Overall, I like this album. It's ambitious, a lot less experimental than advertised, with a few major potholes and three or four tracks that will eventually rise above the rest as they become more familiar. The biggest surprise is the almost total absence of anything that has the Edge's fingerprints on it. For better or worse, this is Bono's album.

Thursday, January 29, 2009

Watching: The Day of the Jackal

It took me a while to warm up to this movie. The biggest problem is that it begins with the least competent attempted homicide since Double Indemnity. Some disaffected French army guys, pissed off about Charles de Gaulle's capitulation in Algiers, stand along a wide boulevard in Paris and open fire as his motorcade whizzes by at 50 miles 80 kilometres an hour. Of course, they miss. Then the narrator says, "As if by a miracle, neither [de Gaulle] nor anyone else was hurt."

Wha? A miracle? Did these beauzeaus really think they were likely to hit de Gaulle with any of their shots, let alone kill him? Why didn't they roll something out into the road to stop, or at least slow down, his car? Then again, it's just like French soldiers to fail to stop an enemy from advancing past their defenses without even noticing they were there.

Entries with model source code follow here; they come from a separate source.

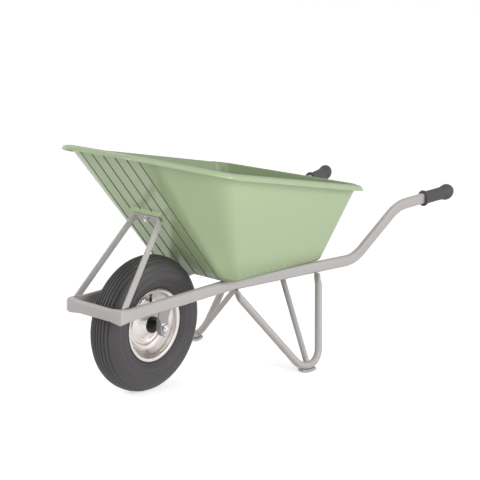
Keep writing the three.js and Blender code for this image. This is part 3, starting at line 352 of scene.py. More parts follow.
def bar(width, thickness, edge, count=5):
    """Rectangle with rounded corners: a quarter circle of the edge radius at each corner."""
    angle = np.linspace(0, np.pi / 2, count)
    quarter = edge * np.stack([np.cos(angle), np.sin(angle)], -1)
    corner = np.array([width / 2 - edge, thickness / 2 - edge])
    turns = [np.array([[np.cos(t), np.sin(t)], [-np.sin(t), np.cos(t)]]) for t in np.arange(4) * np.pi / 2]
    signs = [(1, 1), (-1, 1), (-1, -1), (1, -1)]
    return np.vstack([quarter @ turn + corner * sign for turn, sign in zip(turns, signs)])


def smooth(edge0, edge1, x):
    """Eased step from 0 to 1 between two edges: 3t^2 - 2t^3."""
    t = np.clip((np.asarray(x, float) - edge0) / (edge1 - edge0), 0, 1)
    return t * t * (3 - 2 * t)


def eased(a, corner, b, count):
    """Quadratic curve that leaves a towards the corner and lands on b, for points or for rings."""
    a, corner, b = (np.asarray(part, float) for part in (a, corner, b))
    t = np.linspace(0, 1, count).reshape(-1, *[1] * a.ndim)
    return (1 - t) ** 2 * a + 2 * t * (1 - t) * corner + t ** 2 * b


def turned(name, radius, along, at=(0, 0, 0), axis=(0, 1, 0), steps=64, closed=False, sharp=40):
    """Lathe: each radius runs round the axis through `at`, at its distance along it. A radius may
    be one for a station, or one for each of its angles."""
    axis = unit(axis)
    first = unit(np.cross(axis, (0.3, 0.2, 0.9)))
    second = np.cross(axis, first)
    angle = 2 * np.pi * np.arange(steps) / steps
    spoke = first * np.cos(angle)[:, None] + second * np.sin(angle)[:, None]
    radius, along = np.asarray(radius, float), np.asarray(along, float)
    if radius.ndim == 1:
        radius = np.repeat(radius[:, None], steps, axis=1)
    return skin(name, np.asarray(at) + radius[..., None] * spoke + along[:, None, None] * axis, closed, sharp)


def rounded_line(corners, radii, steps=6):
    """A flat polyline [a, b] whose inner corners are arcs of the given radii."""
    flat = np.asarray(corners, float)
    lifted = np.hstack([flat, np.zeros((len(flat), 1))])
    headings = unit(np.diff(lifted, axis=0))
    out = [flat[:1]]
    for before, after, at, radius in zip(headings, headings[1:], lifted[1:], radii):
        sharp = radius <= 0 or turning(before, after) < 1e-3
        out.append(at[None, :2] if sharp else arc(before, after, at, radius, steps + 1)[0][:, :2])
    out.append(flat[-1:])
    return np.vstack(out)


def sheet_loop(line, thickness):
    """Closed section of bent sheet: the line moved half a thickness to either side along its
    normals, joined by a half circle round each end."""
    line = np.asarray(line, float)
    heading = unit(np.gradient(line, axis=0))
    normal = np.stack([-heading[:, 1], heading[:, 0]], -1)
    half = thickness / 2
    angle = np.linspace(0, np.pi, 7)[1:-1, None]
    end = line[-1] + half * (normal[-1] * np.cos(angle) + heading[-1] * np.sin(angle))
    start = line[0] + half * (-normal[0] * np.cos(angle) - heading[0] * np.sin(angle))
    return np.vstack([line + normal * half, end, (line - normal * half)[::-1], start])


# -------- materials

def linear(colour):
    """Linear RGBA of an sRGB hex colour."""
    srgb = np.array([int(colour[i:i + 2], 16) for i in (1, 3, 5)]) / 255
    return (*np.where(srgb <= 0.04045, srgb / 12.92, ((srgb + 0.055) / 1.055) ** 2.4), 1)


def put(mat, kind, values=None, **settings):
    """Adds one node. Values go to its inputs: a number, a colour, or another node's output."""
    node = mat.node_tree.nodes.new(kind)
    for key, value in settings.items():
        setattr(node, key, value)
    for key, value in (values or {}).items():
        if isinstance(value, bpy.types.NodeSocket):
            mat.node_tree.links.new(value, node.inputs[key])
        else:
            node.inputs[key].default_value = value
    return node


def scale_for(patch):
    """Scale of a noise whose patches are about so many millimetres across: how many in a metre."""
    return 1 / (patch * MM)


def emptied(made):
    """A material or a world whose nodes are cleared away."""
    made.use_nodes = True
    made.node_tree.nodes.clear()
    return made


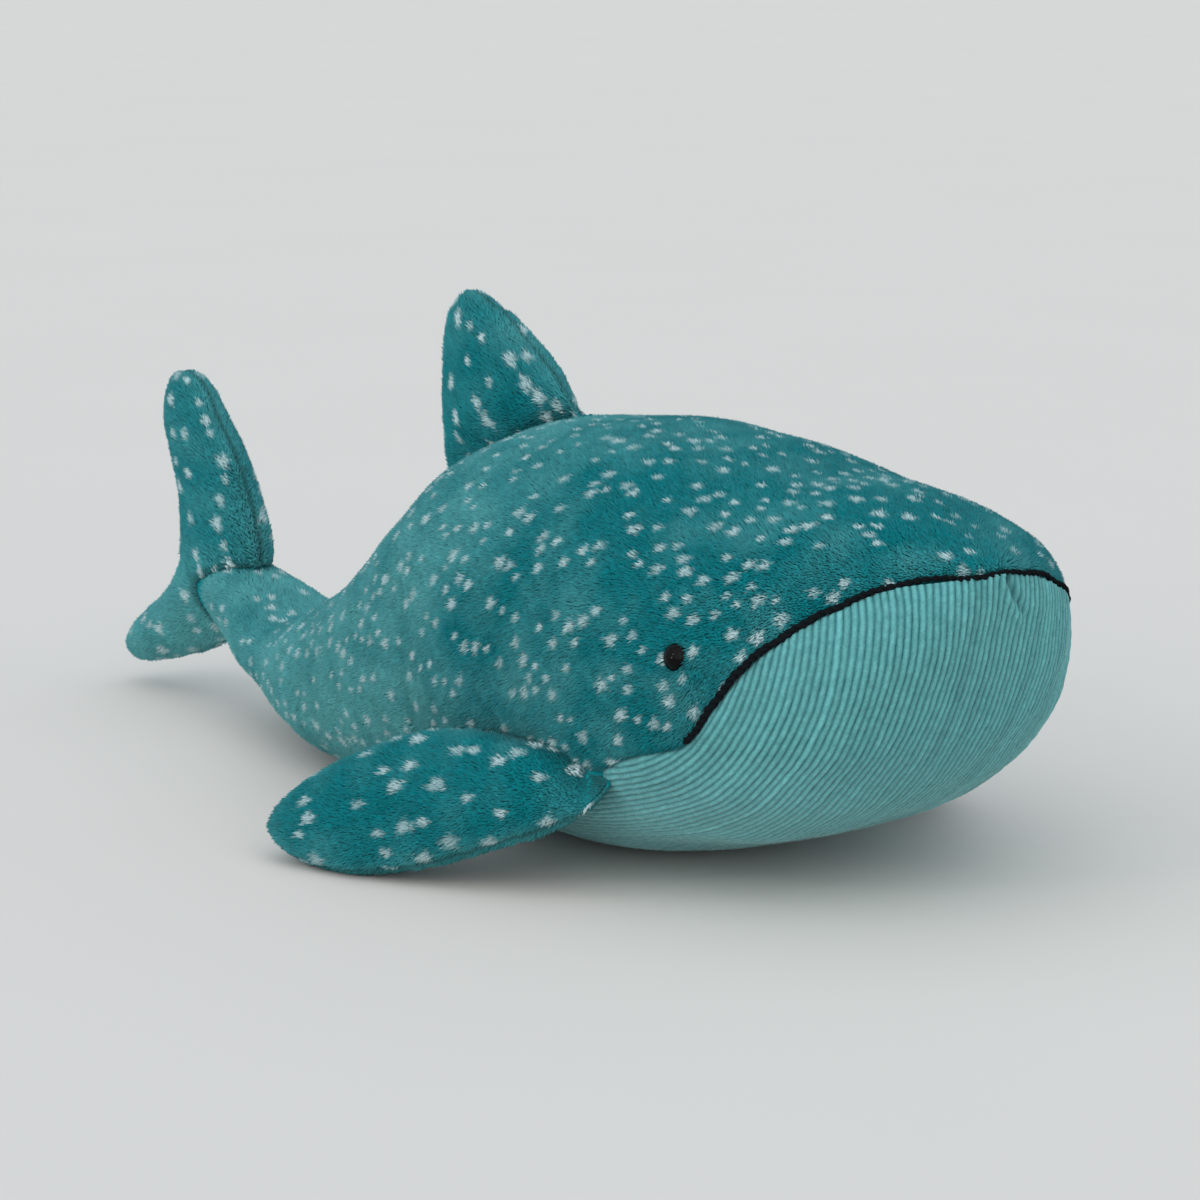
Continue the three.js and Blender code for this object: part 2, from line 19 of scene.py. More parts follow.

Well, guess what? It turns out to be less a dramatic failure of the movie than yet another tactical error by French forces. The whole scene was, basically, historically accurate:

While the OAS did exist as described in the novel, and the film opens with a remarkably accurate re-enactment of the Jean-Marie Bastien-Thiry-led attempt on President De Gaulle's life, the remaining plot is fiction.
The group set themselves up in the Paris suburb of Petit-Clamart on 22 August 1962. De Gaulle's car, an unarmored Citroën DS, and nearby shops were raked with machine gun fire, but de Gaulle, along with his wife and entourage, were able to escape without injury. After the attempt, some fourteen bullet holes were found in the president's vehicle, with another twenty striking the nearby Café Trianon, and an additional one-hundred-eighty-seven found on the pavement. This event was fictionalized in the 1971 book and 1973 film The Day of the Jackal.
With enemies like these, who needs friends?